◆ **Aim of the task**: Give back the entire listing verbatim.

========

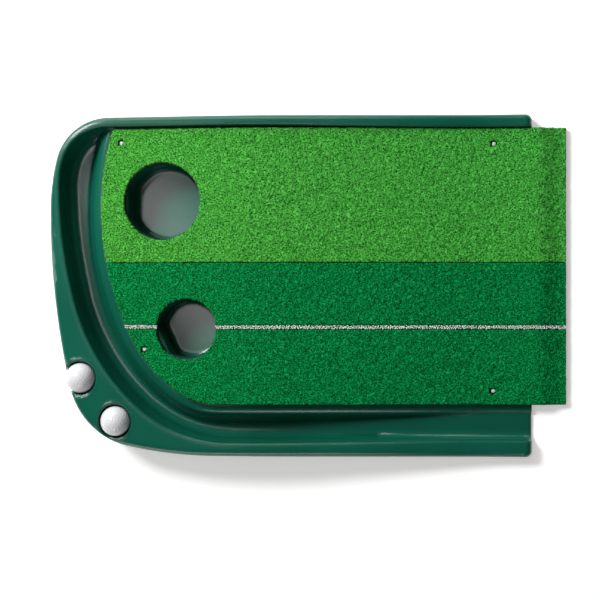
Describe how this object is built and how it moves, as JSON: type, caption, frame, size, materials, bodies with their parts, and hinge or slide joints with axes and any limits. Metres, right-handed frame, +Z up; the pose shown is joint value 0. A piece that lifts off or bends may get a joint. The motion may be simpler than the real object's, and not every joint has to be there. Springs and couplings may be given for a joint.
{
  "type": "practice putting mat",
  "caption": "Short putting mat with a moulded ball-return tray, a large and a small cup, fast and slow turf lanes and stored balls.",
  "frame": {"origin": "on the floor, below the middle of the whole mat's box", "axes": "+X along the lanes from the cups to the open mouth, +Y towards the fast lane, +Z up"},
  "size_m": [0.7328, 0.484, 0.079],
  "materials": {
    "tray_plastic": "glossy moulded, dark green",
    "fast_pile": "short dense pile, light green, speckled",
    "slow_pile": "short dense pile, darker green, speckled",
    "turf_backing": "matte foam rubber",
    "line_yarn": "white tufted yarn",
    "tape": "woven tape, grey",
    "clear_rivet": "clear, glossy",
    "retainer_plastic": "natural, satin",
    "pad_rubber": "matte, soft",
    "ball_cover": "white, glossy, dimpled"
  },
  "bodies": {
    "mat": {"fast_turf": "fast_pile", "fast_turf_backing": "turf_backing", "guide_line": "line_yarn", "large_cup_pad": "pad_rubber", "mouth_pad": "pad_rubber", "return_tray": "tray_plastic", "rivet_retainer_1": "retainer_plastic", "rivet_retainer_2": "retainer_plastic", "rivet_retainer_3": "retainer_plastic", "rivet_retainer_4": "retainer_plastic", "seam_tape": "tape", "slow_turf": "slow_pile", "slow_turf_backing": "turf_backing", "small_cup_pad": "pad_rubber", "turf_rivet_1": "clear_rivet", "turf_rivet_2": "clear_rivet", "turf_rivet_3": "clear_rivet", "turf_rivet_4": "clear_rivet"},
    "ball_left": {"ball_left": "ball_cover"},
    "ball_right": {"ball_right": "ball_cover"}
  },
  "joints": [
    {"name": "left_ball_lift", "type": "slide", "parent": "mat", "child": "ball_left", "axis": [0, 0, 1], "range_m": [0, 0.08]},
    {"name": "right_ball_lift", "type": "slide", "parent": "mat", "child": "ball_right", "axis": [0, 0, 1], "range_m": [0, 0.08]}
  ]
}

========

◆ **Finished exercise**:
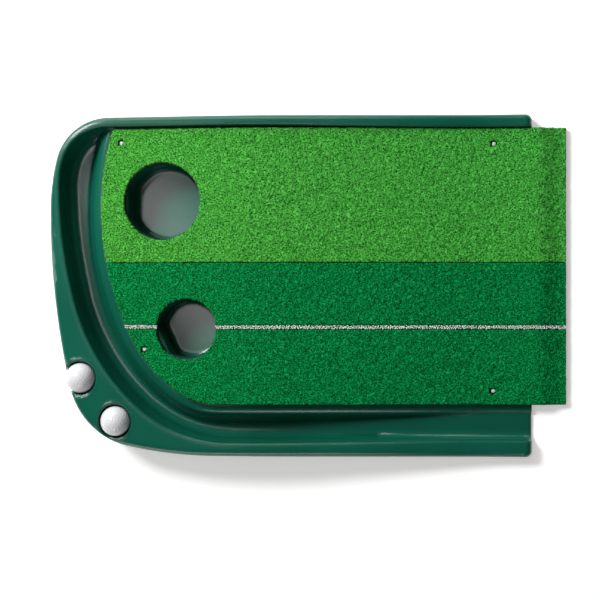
Describe how this object is built and how it moves, as JSON: type, caption, frame, size, materials, bodies with their parts, and hinge or slide joints with axes and any limits. Metres, right-handed frame, +Z up; the pose shown is joint value 0. A piece that lifts off or bends may get a joint. The motion may be simpler than the real object's, and not every joint has to be there. Springs and couplings may be given for a joint.
{
  "type": "practice putting mat",
  "caption": "Short putting mat with a moulded ball-return tray, a large and a small cup, fast and slow turf lanes and stored balls.",
  "frame": {"origin": "on the floor, below the middle of the whole mat's box", "axes": "+X along the lanes from the cups to the open mouth, +Y towards the fast lane, +Z up"},
  "size_m": [0.7328, 0.484, 0.079],
  "materials": {
    "tray_plastic": "glossy moulded, dark green",
    "fast_pile": "short dense pile, light green, speckled",
    "slow_pile": "short dense pile, darker green, speckled",
    "turf_backing": "matte foam rubber",
    "line_yarn": "white tufted yarn",
    "tape": "woven tape, grey",
    "clear_rivet": "clear, glossy",
    "retainer_plastic": "natural, satin",
    "pad_rubber": "matte, soft",
    "ball_cover": "white, glossy, dimpled"
  },
  "bodies": {
    "mat": {"fast_turf": "fast_pile", "fast_turf_backing": "turf_backing", "guide_line": "line_yarn", "large_cup_pad": "pad_rubber", "mouth_pad": "pad_rubber", "return_tray": "tray_plastic", "rivet_retainer_1": "retainer_plastic", "rivet_retainer_2": "retainer_plastic", "rivet_retainer_3": "retainer_plastic", "rivet_retainer_4": "retainer_plastic", "seam_tape": "tape", "slow_turf": "slow_pile", "slow_turf_backing": "turf_backing", "small_cup_pad": "pad_rubber", "turf_rivet_1": "clear_rivet", "turf_rivet_2": "clear_rivet", "turf_rivet_3": "clear_rivet", "turf_rivet_4": "clear_rivet"},
    "ball_left": {"ball_left": "ball_cover"},
    "ball_right": {"ball_right": "ball_cover"}
  },
  "joints": [
    {"name": "left_ball_lift", "type": "slide", "parent": "mat", "child": "ball_left", "axis": [0, 0, 1], "range_m": [0, 0.08]},
    {"name": "right_ball_lift", "type": "slide", "parent": "mat", "child": "ball_right", "axis": [0, 0, 1], "range_m": [0, 0.08]}
  ]
}